Exercise: Repeat exactly and only the lines from the line containing "centre_bearer()" through the line containing "for node in", both included.

Recorded information:
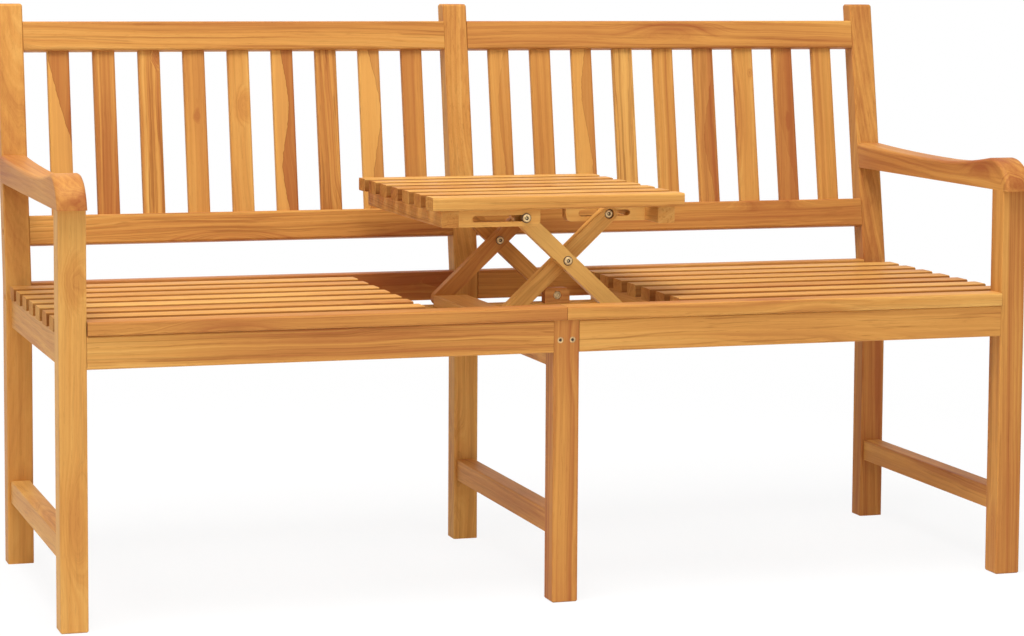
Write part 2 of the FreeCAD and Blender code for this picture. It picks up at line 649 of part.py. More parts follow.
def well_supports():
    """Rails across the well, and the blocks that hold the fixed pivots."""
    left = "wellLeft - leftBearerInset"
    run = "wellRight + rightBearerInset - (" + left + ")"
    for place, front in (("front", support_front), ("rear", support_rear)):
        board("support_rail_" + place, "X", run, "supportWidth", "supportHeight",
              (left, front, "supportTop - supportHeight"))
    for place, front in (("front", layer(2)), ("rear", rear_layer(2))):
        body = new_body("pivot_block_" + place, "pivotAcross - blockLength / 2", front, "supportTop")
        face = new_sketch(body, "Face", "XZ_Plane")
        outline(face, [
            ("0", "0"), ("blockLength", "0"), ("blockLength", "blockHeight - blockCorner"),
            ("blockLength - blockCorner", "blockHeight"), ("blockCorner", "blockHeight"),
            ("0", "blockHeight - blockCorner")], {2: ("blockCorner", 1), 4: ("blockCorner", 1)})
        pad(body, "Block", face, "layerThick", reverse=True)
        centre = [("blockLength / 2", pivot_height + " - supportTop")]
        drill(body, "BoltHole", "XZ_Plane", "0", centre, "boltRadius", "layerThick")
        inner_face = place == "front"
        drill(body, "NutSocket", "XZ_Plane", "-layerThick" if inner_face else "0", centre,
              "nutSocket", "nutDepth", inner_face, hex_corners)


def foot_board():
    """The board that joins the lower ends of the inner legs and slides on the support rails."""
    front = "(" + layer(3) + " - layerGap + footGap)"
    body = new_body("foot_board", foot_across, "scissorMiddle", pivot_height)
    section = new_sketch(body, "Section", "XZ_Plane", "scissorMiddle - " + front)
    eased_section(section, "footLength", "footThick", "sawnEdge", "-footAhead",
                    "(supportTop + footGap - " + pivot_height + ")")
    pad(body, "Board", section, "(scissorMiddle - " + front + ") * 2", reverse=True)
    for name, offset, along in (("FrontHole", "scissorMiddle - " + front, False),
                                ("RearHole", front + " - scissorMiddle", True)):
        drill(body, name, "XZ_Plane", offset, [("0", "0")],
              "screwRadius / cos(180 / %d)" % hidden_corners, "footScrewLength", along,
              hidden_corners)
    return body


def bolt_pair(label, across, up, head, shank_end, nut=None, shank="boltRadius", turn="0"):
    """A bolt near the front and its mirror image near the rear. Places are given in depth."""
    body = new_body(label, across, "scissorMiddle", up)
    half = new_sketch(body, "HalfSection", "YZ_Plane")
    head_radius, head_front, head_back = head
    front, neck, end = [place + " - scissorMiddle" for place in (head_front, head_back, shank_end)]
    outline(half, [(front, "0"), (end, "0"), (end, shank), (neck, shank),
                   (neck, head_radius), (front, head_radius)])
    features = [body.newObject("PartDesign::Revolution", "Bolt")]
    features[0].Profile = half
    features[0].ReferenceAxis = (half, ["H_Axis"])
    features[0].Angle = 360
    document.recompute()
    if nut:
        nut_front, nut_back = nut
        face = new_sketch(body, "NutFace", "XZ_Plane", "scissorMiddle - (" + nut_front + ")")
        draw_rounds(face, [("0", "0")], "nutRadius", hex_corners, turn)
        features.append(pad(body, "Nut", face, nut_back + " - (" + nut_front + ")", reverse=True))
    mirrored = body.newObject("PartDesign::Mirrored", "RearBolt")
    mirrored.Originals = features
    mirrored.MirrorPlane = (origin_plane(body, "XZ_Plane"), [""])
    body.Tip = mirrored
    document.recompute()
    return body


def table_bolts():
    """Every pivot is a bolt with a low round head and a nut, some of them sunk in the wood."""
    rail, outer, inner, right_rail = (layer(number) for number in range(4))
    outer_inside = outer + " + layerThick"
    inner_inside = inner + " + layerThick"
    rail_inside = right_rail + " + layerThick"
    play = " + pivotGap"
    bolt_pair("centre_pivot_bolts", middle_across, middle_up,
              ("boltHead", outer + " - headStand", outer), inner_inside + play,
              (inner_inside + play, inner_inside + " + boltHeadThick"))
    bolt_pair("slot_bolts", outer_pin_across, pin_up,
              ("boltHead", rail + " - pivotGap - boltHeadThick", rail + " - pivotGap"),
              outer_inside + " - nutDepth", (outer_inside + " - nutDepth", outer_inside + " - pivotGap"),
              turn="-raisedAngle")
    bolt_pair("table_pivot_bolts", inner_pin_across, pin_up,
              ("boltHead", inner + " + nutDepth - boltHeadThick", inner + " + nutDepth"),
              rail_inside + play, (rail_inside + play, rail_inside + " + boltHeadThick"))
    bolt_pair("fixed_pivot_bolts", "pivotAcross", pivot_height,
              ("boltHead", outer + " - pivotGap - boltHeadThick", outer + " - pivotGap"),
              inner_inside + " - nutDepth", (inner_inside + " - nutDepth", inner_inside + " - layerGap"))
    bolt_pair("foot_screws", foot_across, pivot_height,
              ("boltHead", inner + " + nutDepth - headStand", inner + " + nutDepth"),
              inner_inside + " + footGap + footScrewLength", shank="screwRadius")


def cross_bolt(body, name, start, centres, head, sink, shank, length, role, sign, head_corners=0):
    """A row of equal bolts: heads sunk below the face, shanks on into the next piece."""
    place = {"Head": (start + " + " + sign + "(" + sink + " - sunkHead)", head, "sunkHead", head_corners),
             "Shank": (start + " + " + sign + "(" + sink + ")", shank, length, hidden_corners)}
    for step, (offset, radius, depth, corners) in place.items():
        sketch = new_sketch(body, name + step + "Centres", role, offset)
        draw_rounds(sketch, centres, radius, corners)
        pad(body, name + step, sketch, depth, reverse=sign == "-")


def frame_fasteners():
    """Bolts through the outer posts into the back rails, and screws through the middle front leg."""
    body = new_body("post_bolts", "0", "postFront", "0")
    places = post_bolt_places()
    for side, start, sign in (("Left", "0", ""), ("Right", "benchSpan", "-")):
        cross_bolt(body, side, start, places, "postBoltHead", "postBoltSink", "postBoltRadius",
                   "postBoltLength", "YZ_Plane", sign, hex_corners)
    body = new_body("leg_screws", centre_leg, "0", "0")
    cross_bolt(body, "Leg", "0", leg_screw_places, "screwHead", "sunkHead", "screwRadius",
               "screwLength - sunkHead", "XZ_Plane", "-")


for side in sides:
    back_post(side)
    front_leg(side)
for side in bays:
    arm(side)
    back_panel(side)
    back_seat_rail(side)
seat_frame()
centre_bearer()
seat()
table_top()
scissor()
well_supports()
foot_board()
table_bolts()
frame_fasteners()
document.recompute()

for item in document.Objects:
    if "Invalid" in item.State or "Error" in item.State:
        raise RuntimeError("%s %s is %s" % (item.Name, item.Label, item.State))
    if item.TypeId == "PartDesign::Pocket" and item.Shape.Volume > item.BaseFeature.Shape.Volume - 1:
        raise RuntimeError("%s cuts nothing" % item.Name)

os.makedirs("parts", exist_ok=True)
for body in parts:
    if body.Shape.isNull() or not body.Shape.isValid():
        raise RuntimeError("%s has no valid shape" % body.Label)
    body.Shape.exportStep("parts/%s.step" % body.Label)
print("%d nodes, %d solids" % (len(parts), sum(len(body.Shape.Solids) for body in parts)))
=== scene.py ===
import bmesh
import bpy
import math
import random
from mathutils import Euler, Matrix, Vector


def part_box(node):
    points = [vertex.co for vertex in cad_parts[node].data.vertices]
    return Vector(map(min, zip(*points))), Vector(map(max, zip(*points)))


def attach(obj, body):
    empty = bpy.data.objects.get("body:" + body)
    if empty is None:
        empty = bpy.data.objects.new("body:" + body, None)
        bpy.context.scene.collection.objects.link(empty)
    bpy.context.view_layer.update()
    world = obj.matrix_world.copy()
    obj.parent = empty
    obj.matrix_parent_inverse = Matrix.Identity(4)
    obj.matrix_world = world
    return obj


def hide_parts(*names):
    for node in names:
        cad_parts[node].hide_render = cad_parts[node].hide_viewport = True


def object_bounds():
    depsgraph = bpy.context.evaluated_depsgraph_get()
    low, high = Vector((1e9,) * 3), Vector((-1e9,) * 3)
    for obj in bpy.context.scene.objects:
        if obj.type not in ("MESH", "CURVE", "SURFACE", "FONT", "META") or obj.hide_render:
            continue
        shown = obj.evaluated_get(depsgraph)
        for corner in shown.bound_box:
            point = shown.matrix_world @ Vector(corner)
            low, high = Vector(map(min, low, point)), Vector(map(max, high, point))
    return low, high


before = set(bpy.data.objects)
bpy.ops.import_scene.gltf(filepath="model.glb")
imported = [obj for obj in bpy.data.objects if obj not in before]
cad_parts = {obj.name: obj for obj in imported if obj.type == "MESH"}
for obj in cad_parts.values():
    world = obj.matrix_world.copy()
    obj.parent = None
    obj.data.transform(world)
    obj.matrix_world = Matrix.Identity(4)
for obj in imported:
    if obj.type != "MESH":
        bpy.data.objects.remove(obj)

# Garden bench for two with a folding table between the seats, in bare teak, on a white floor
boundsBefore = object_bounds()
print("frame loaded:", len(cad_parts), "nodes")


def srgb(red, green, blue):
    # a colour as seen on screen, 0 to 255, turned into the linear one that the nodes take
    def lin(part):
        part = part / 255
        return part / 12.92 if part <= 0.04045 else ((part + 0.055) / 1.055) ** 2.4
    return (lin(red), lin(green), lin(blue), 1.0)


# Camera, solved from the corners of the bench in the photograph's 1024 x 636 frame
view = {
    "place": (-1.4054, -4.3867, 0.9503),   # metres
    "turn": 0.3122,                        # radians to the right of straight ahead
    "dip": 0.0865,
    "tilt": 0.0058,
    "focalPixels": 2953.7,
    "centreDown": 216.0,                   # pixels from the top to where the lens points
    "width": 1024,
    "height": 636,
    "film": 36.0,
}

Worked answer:
centre_bearer()
seat()
table_top()
scissor()
well_supports()
foot_board()
table_bolts()
frame_fasteners()
document.recompute()

for item in document.Objects:
    if "Invalid" in item.State or "Error" in item.State:
        raise RuntimeError("%s %s is %s" % (item.Name, item.Label, item.State))
    if item.TypeId == "PartDesign::Pocket" and item.Shape.Volume > item.BaseFeature.Shape.Volume - 1:
        raise RuntimeError("%s cuts nothing" % item.Name)

os.makedirs("parts", exist_ok=True)
for body in parts:
    if body.Shape.isNull() or not body.Shape.isValid():
        raise RuntimeError("%s has no valid shape" % body.Label)
    body.Shape.exportStep("parts/%s.step" % body.Label)
print("%d nodes, %d solids" % (len(parts), sum(len(body.Shape.Solids) for body in parts)))
=== scene.py ===
import bmesh
import bpy
import math
import random
from mathutils import Euler, Matrix, Vector


def part_box(node):
    points = [vertex.co for vertex in cad_parts[node].data.vertices]
    return Vector(map(min, zip(*points))), Vector(map(max, zip(*points)))


def attach(obj, body):
    empty = bpy.data.objects.get("body:" + body)
    if empty is None:
        empty = bpy.data.objects.new("body:" + body, None)
        bpy.context.scene.collection.objects.link(empty)
    bpy.context.view_layer.update()
    world = obj.matrix_world.copy()
    obj.parent = empty
    obj.matrix_parent_inverse = Matrix.Identity(4)
    obj.matrix_world = world
    return obj


def hide_parts(*names):
    for node in names:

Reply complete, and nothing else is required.